Hacking never seems to be far from the headlines. In the past month alone, Healthcare.gov, Facebook and British Airways each suffered a major cyber security breach, potentially revealing the information of millions of user accounts.
Given the ubiquity of hacking stories, you’d be forgiven for thinking all hacks are much the same. However, no two hacks are alike, either in the methods used or the data targeted.
For example, some hacks will target banks, seeking to gain access to internal networks to siphon off money. Others go after social media sites, looking for user account information to sell on the dark web.
As the old adage goes, those who don’t learn from history are doomed to repeat it. So, to help futureproof your data security, here’s a history of hacks we can all learn from.
2009 Global Payment Hack
Back in 2009, five men – four Russians and one Ukranian – managed to hack into several major company networks, including NASDAQ, 7-Eleven, Carrefour and Global Payment. As a result, they stole 160 million credit card numbers.
In order to gain access to the networks, the hackers looked for vulnerabilities in the SQL code of each company’s network. SQL is a type of programming language typically used in databases. Once they found a vulnerability, they created a ‘back door’ allowing them to access the networks and steal customer data.
Once they had found customer data, the hackers would sell it on the dark web, charging $10 for each stolen American credit card number and associated information, $15 for a Canadian credit card number and $50 for a European credit card number.
While one would suspect that the hackers targeting the banks would be looking to simply steal money from customer accounts, the Global Payment hackers knew that they could multiply their ill-gotten gains by acting as middle men. Given the volume of data they stole, the hackers could have potentially made well over a billion dollars.
Despite the attacks happening in 2009, only two of the hackers have been arrested to date: Vladimir Drinkman, 37, and Dmitriy Smilianets, 34, both from Moscow. Drinkman was sentenced to twelve years in jail, while Smilianets got off with just over four years. Alexandr Kalinin, Roman Kotov and Mikail Rytikov are still on the run.
2007 Estonian Cyberwar
With a population of just over a million people, the former-Soviet state of Estonia hardly seems like the ideal target for a cyberwar. But, back in 2007, Estonia was the most internet-friendly country in Europe.
It had invested heavily in digital infrastructure, bringing its mostly urban population online in the early- to mid-noughties to help save money on government services. It was so successful that Estonia was the first country to hold national elections over the internet in 2005.
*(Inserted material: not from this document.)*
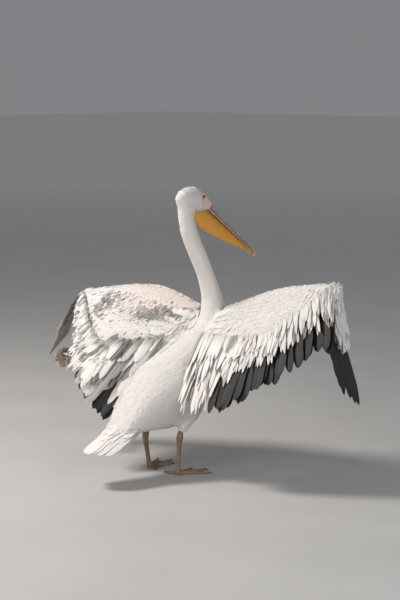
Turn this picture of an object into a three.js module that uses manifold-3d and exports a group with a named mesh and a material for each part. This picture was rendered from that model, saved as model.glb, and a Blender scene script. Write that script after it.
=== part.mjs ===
// A great white pelican standing with both wings half open, at life size in millimetres.
// The bird faces -Y, its own left is +X and +Z is up. Its soles lie on the plane z = 0.

import * as THREE from 'three';
import { mergeVertices } from 'three/addons/utils/BufferGeometryUtils.js';
import Module from 'manifold-3d';

const wasm = await Module();
wasm.setup();

// ---------------------------------------------------------------- driving dimensions

const GAP = 0.35;
const BILL_LENGTH = 344;
const BILL_DROP = 36.5;
const EYE_RADIUS = 9;
const HUMERUS = 320;
const ULNA = 360;
const HAND = 175;
const FOREARM_END = 0.955;
const ARM_RADIUS = { shoulder: 30, wrist: 20, leadingEdge: 11 };
const SHANK_TOP = 168;
const ANKLE_ABOVE_SOLE = 24;
const TOES = [
  { name: 'hind', length: 50, turn: -112 },
  { name: 'inner', length: 92, turn: -24 },
  { name: 'middle', length: 122, turn: 0 },
  { name: 'outer', length: 114, turn: 25 },
];
const CLAW_LENGTH = 16;
const WEB_THICK = 3;
const VANE_THICK = 2.4;
const ROOT_BEHIND = 3;

// The bird from the tail root to the top of the neck. `at` is [y, z] on the centre line in
// the middle plane, and `half` is [half width, height of the back, depth of the breast].
const BODY = [
  { at: [272, 184], half: [44, 15, 17] },
  { at: [234, 208], half: [66, 32, 42] },
  { at: [160, 251], half: [98, 68, 90] },
  { at: [62, 301], half: [124, 101, 148] },
  { at: [-60, 347], half: [134, 106, 154] },
  { at: [-166, 402], half: [126, 104, 140] },
  { at: [-236, 468], half: [102, 90, 108] },
  { at: [-262, 536], half: [72, 70, 72] },
  { at: [-262, 592], half: [51, 55, 52] },
  { at: [-249, 650], half: [40, 41, 41] },
  { at: [-208, 747], half: [34, 33, 35] },
  { at: [-143, 867], half: [33, 35, 34] },
  { at: [-111, 950], half: [32, 34, 34] },
  { at: [-114, 1005], half: [29, 31, 32] },
];
const NECK_BASE = 7 / 13;
const NECK_MIDDLE = 10 / 13;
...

However, it hadn’t put as much effort into its digital security. After a polarizing nationwide debate about the relocation of a Soviet-era war memorial, the country was hit with coordinated DDoS attacks for nearly a month — bringing the nascent internet nation to a standstill.
DDoS, or Distributed Denial of Service attacks, disrupt the communications between sites and users by flooding the host networks with traffic from loads of different IP addresses. The attacks targeted Estonia’s banks, Parliament and media outlets. Its effects on the whole nation’s economy led to it being coined “the first cyberwar”.
The nature of DDoS attacks makes it difficult to find the perpetrators, as there is so much traffic coming from different IP addresses. However, multiple groups claimed responsibility for the attacks, including the Kremlin-backed Russian youth movement Nashi. But only one person was punished for the attacks – 20 year-old Estonian Dmitri Galushkevich. He was fined just 17,500 kroons – roughly $1,600.
JPMorgan Hack, 2014
Back in 2014, four men used a variety of methods, from brute force credential-guessing to old-fashioned confidence tricks, to gain access to the networks of JPMorgan Chase, online stock brokers, financial news sites and even software companies.
They stole the information of more than 100 million customers but not to simply sell on over the dark web. Instead, they planned to start their own brokerage business, even copying Merrill Lynch’s business practice, but using the stolen data to give them a head start.
However, there was more to come from this multi-talented group of hackers. They ran a stock-pumping scheme, using customer data to inflate the price of penny stocks before selling them at a massive profit.
They used the stolen money to play on illegal online gambling sites and even ran a Bitcoin exchange — all this generated far more money than the original hacking could have and it gave them a chance to hide their activities in multiple shell companies and, effectively, launder the money through loads of different channels.
It couldn’t last forever though, and the feds eventually caught up with the four men at the end of 2015. The hackers faced some 23 charges including: Unauthorized access of computers, identity theft, securities and wire fraud.
The four men, including an Israeli and Russian national have yet to be convicted, but if they are found to be guilty of the multiple charges they face they could face over 80 years behind bars.